For most of my life, people told me I needed to choose belonging.
- “Put yourself out there.”
- “Find your people.”
- “Claim your space.”
And I believed this overly simplified messaging and even tried it on for size.
No matter how hard I tried, belonging always felt fragile. Conditional. Like something I could lose without warning.
For a long time, I assumed the problem was me. It wasn’t.
I’m sharing this as a celebration, not for sympathy, but for those who may be wondering the same thing in their life, that have lived a different truth, with a similar outcome.
As a child, I moved schools constantly, not because I was difficult—but because of circumstance. New cities, new systems, adults making decisions doing their best without understanding what instability does to a child despite their own similar experiences.
By the time I was twelve, I had already learned an unspoken lesson: Connections don’t last.
At one school, I was told—publicly—that belonging was a choice. That if I didn’t feel like I belonged, that was on me.
The message was simple: Try harder.
What I felt wasn’t motivation. It was shame, because being told to choose belonging doesn’t work when your body doesn’t feel safe enough to try.
Here’s what we don’t say often enough:
- Belonging isn’t confidence.
- It isn’t charisma.
- It isn’t effort – although I think it does require effort
Belonging requires safety.
Belonging, for me, meant feeling welcome and connected without minimizing myself or apologizing for taking up space.
Without safety, the nervous system won’t cooperate—no matter how much you want connection.
While my story comes from relationships, this pattern shows up everywhere—in workplaces, families, communities, and classrooms—anywhere people are told to “belong” without first being made safe.
So instead of belonging, I adapted.
I learned to scan rooms. To read people quickly. To become independent early.
Those skills looked impressive. They helped me succeed, but they weren’t belonging.
They were survival.
From the outside, I appeared capable and self-sufficient.
Inside, I was armored.
Independence wasn’t freedom—it was protection.
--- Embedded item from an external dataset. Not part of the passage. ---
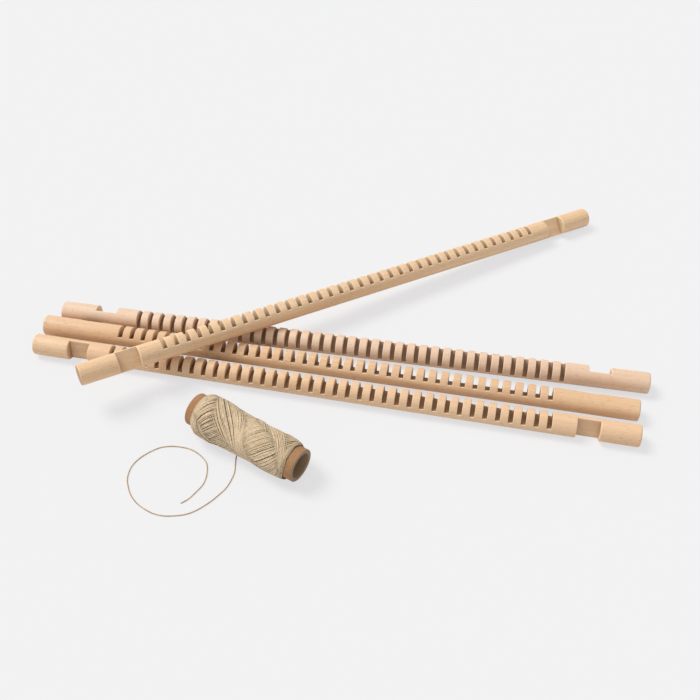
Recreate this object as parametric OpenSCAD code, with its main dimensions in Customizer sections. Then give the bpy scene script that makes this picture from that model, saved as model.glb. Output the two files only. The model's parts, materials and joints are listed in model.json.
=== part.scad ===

Love, when it appeared, felt temporary and withdrawable.
So I learned not to get too comfortable.
When Everything Shifted at Once
There wasn’t one breakthrough moment, but there was a period when several sources of stability shifted at the same time—and my old strategies stopped working.
A long-term relationship was ending; at the same time, another important relationship felt suddenly uncertain.
What mattered wasn’t the details—it was the impact.
I found myself in a familiar place:
- not feeling safe,
- not feeling secure,
- bracing for abandonment.
The fear underneath it wasn’t new.
It was fear of abandonment—the belief that closeness is temporary, that stability doesn’t last, and that eventually you’ll be left managing on your own.
For the first time, I couldn’t think my way out of it. I couldn’t independence my way through it, and that’s when I had to face something important:
- This fear wasn’t irrational.
- It was learned.
This is where therapy stopped being optional, not to eliminate the fear—but to understand it.
That fear wasn’t weakness. It was adaptation.
Once I stopped treating it as something shameful, something surprising happened.
I stayed with it. and people stayed too. Not everyone, not perfectly, but enough.
They didn’t withdraw when I hesitated. They didn’t punish me for being guarded. They didn’t disappear when things got uncomfortable.
They were consistent and consistency taught my nervous system something it had never learned:
I don’t have to disappear to survive this.
That realization didn’t fix everything, but it gave me a foothold.
The Mirror Shift
In therapy, I learned a metaphor that reframed my relationships: mirrors.
Some people hold small mirrors. They can only see part of you—the part that fits their worldview.
Others hold larger mirrors. They have the capacity to see more of you, including the complicated parts.
Understanding this freed me from chasing belonging where it wasn’t possible—and allowed me to invest where I was actually being seen.
Belonging as Practice
Here’s the idea that changed my life:
Belonging isn’t something you find. It’s something you practice—once safety exists.
Not by performing, not by proving, not by demanding space; but by arriving less guarded, by staying present, by taking up space without apology.
Over time, the room doesn’t grant permission.
It recognizes you.
Belonging Reconsidered
I still have old reflexes. Healing isn’t linear, but I no longer live in survival mode.
I no longer confuse independence with isolation, and I no longer chase belonging where it can’t exist.
The blackout curtain burned down.
What remains is light—sometimes steady, sometimes flickering—but real.
So if you’ve struggled with belonging, I want you to hear this clearly:
Nothing was wrong with you.
If belonging felt impossible, it may not have been absent—it may have been unsafe.
We tell people to “put themselves out there,” to “choose belonging,” without asking a more important question:
Is this space actually safe enough for someone to belong?
So I’ll leave you with this:
Where in your life have you been told to belong—without being made safe?
What would it take—in your relationships, your workplace, your community—to make belonging possible?
I have many wonderful people in my life in both my personal and work life who have seen me and have provided that space, and I’ve seen a generational shift has been amazing.